C++, D: Dinosaurs?

Robert Fraser fraserofthenight at gmail.com
Mon Nov 3 16:58:46 PST 2008


Nick Sabalausky wrote:
> For example, have you ever tried doing web development? You can't 
> realistically do anything nontrivial without tripping over at least handful 
> of different, essentially domain-specific, languages: ECMAScript, (T)SQL, 
> (X)HTML, XML, CSS, and either PHP, ASP/VBScript, ASP.NET/C#, Python or Ruby. 
> And that's just the bare minimum for any non-trivial web site. For one 
> thing, most of those are great examples of the fact that domain-specific 
> languages do nothing to prevent piss-poor language design.

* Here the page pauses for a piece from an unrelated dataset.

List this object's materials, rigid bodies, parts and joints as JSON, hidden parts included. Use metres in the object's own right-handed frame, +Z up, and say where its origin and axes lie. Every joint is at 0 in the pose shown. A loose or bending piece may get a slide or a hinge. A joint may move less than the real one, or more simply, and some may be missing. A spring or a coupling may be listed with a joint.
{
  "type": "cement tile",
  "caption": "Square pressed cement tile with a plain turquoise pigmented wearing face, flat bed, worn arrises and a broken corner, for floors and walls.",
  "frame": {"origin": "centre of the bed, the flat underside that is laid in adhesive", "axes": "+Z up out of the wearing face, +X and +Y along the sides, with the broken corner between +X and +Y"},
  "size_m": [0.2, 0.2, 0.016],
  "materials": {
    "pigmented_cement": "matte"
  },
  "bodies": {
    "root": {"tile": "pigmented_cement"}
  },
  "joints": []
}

But besides that: 
> Conceptually, web development is one of the most trivial forms of 
> programming out there. But the domain-specific language-soup realities of it 
> have turned what should have been trivial into one of the programming 
> world's biggest pains-in-the-ass. It's an absolute mess. I'm currently 
> writing my first compiler, and I have in the past written homebrew for the 
> Atari VCS, and an Asm sound driver for a multiprocessing 
> microcontroller/embedded-device that has no sound hardware other than a 
> generic DAC capability. All of those have proven to be far less 
> pains-in-the-ass than any of my web development work. Considering the 
> conceptual simplicity of the web, that's just absolutely pathetic. 

Microsoft agrees.

http://www.informationweek.com/news/internet/webdev/showArticle.jhtml?articleID=204701262

Write your web frontend & backend in .NET. Throw in a little LINQ-to-SQL 
  and you don't even need SQL. (The official website ihas been down 
since September... I assume they're productizing it).